I did not expect Reagan, the new biopic about the 40th president of the United States, to be narrated by a former KGB agent played by Jon Voight, who does a very bad Russian accent. Even if I had, I wouldn’t have expected the KGB agent to be Reagan’s biggest fan. Nor that his fawning about the president would be addressed to a young Russian politician who, the film suggests, is being groomed as a successor to Vladimir Putin.

“At college he was bringing people together, solving problems!” Voight crows, in his best Count Chocula.

A deeply bizarre 135 minutes, Reagan is one of the worst movies I’ve ever seen, and as a critic, I am not alone in this assessment. “Reagan Is Almost Fun-Bad But It’s Mostly Just Bad-Bad,” says New York magazine. The Washington Post called it a “shallow hagiography.” The film has a 20 percent critics’ approval rating on Rotten Tomatoes.

But the audience rating is something else entirely; at the time of writing, it is 98 percent. And defenders of Reagan are citing this figure as evidence that the sneering reviews are worthless. “While these insuffable [sic] critics—who oftentimes exist only to tear down the blood, sweat, and tears of truly creative people—look down their entitled noses at ‘REAGAN,’ the people absolutely love it,” argued former Reagan employee Douglas MacKinnon, for Fox News, capitalizing on the popular (and often correct) perception of critics as snobs who are wrong about everything.

Well, we’re not. You don’t have to be liberal or elite to see that this is a bad film. The problem with it is not that it portrays Reagan in a positive light, it’s that it is so adulatory that it robs the former president of his humanity, turning him into an incessantly quippy, one-dimensional, anti-communist crusader. Reagan as played by Dennis Quaid is as blameless as Christ on the cross, only somehow less human and complex. At least Jesus wept

Dennis Quaid in Reagan. (Reagan/MJM Entertainment)

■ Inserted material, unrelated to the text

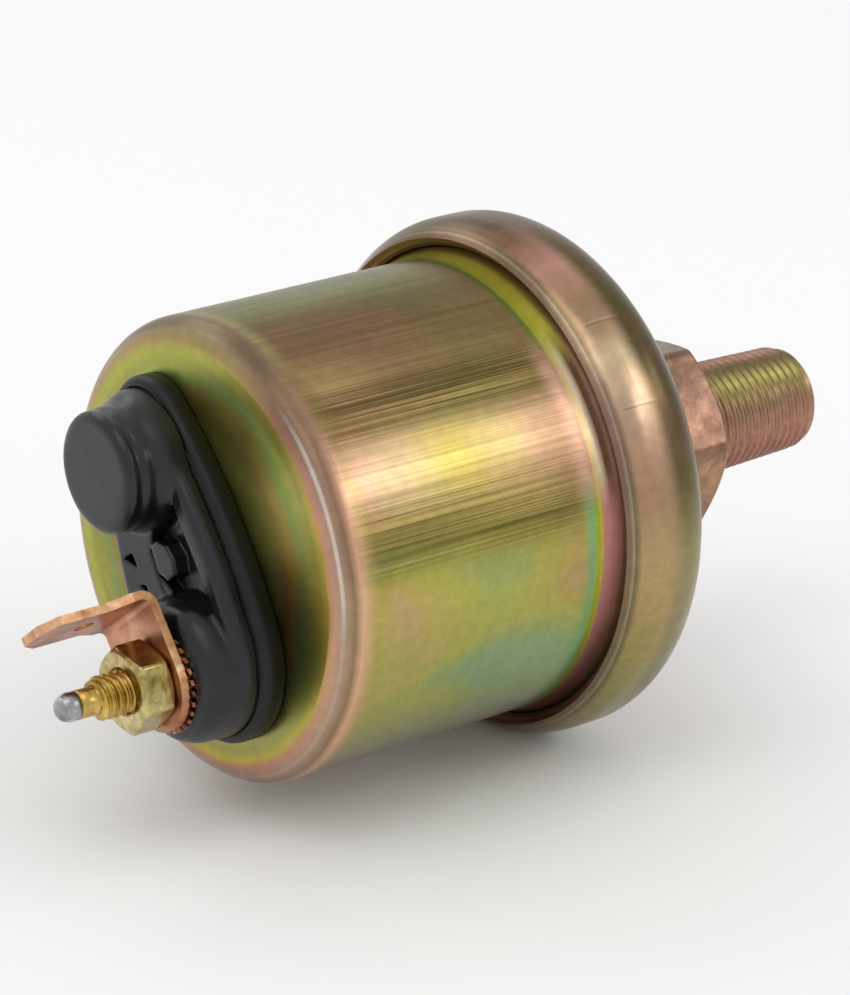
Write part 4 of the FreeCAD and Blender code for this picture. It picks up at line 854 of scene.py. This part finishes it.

The biopic is produced by Mark Joseph, the man behind several Christian movies and a documentary called No Safe Spaces, about conservatives getting canceled on campus. He is a classic example of what is going wrong with conservative filmmaking, in that he openly brands himself as ideological, and purposefully sets out to oppose the status quo. There are many such cases, from the Daily Wire–produced school shooting thriller Run Hide Fight to explicitly evangelical flicks like God’s Not Dead. They demonstrate how today’s conservative film industry is trying to disrupt woke Hollywood at the expense of making good art. The films are almost always heavy-handed, eliminating any semblance of moral ambiguity, creating one-dimensional characters who traverse a Manichaean world of good and evil. 

In other words, they fall into all the same traps as the didactic liberal films that conservatives complain about. Films like Mimi Leder’s 2018 movie about Ruth Bader Ginsburg, On The Basis of Sex, is a total Reagan-esque hagiography, a fact that critics rightfully acknowledged and wrongly excused. Both these movies are proof that highly ideological films are never very good. But didacticism is less common when liberals make films because of long-standing liberal cultural dominance—in other words, they assume (often correctly) that the average person, or at least the average critic, already agrees with them. Conservative filmmakers tend to lean into the sense that they’re embattled—which means shoving conservatism down the audience’s throat.

Conservatives are perfectly capable of making good movies, including movies with right-wing themes. Mel Gibson’s 2006 Apocalypto, for instance, is excellent. Following a tribesman’s escape from the human-sacrificing Mayan Empire, it opens with a quote from historian Will Durant: “A great civilization is not conquered from without until it has destroyed itself from within.” And it closes with the arrival of Spanish priests. Gibson, who directed, wrote, and produced the film, is a devout traditional Catholic. With just one quote at the beginning of the film and one short, subtle ending scene, Gibson makes his thesis unambiguous to anyone who bothered to consider it: Mayan civilization was rotten to the core, and its colonization by European Christian powers was both a justified and positive development. The difference is that Gibson makes his point—and the viewer is invited to consider the thesis—instead of bashing us over the head with it. A viewer can disagree with Gibson’s thesis, even object to it, and still find the movie to be a thrilling epic about the resilience of the human spirit—which it is.   

Or take Clint Eastwood. He’s a run-of-the mill Boomer Republican, and his movies sometimes show it, yet they still retain a certain level of coarseness and moral ambiguity. Nobody’s taking their Bible study group to see Gran Torino.

Clearly, right-wingers can make excellent movies when their goal is to make excellent movies. The trouble with today’s conservative film industry is that its primary goal is propagandist. Good storytelling is a secondary goal that will always be sacrificed in pursuit of the first, which is how you get a film like Reagan. The fact that some people lapped it up doesn’t mean it was secretly good.

Art is not a democracy—thank God—and even if it were, Reagan was a primary, not a general election. Every audience voter was on the same side. It shouldn’t be surprising that people who paid to see the Reagan hagiography liked the Reagan hagiography. Media made for a specific audience, and virtually no one else, often appeals to the intended audience. Shocker! Next headline: ”Despite bad reviews by heterosexual critics, new gay porno finds broad acclaim with homosexual viewers.”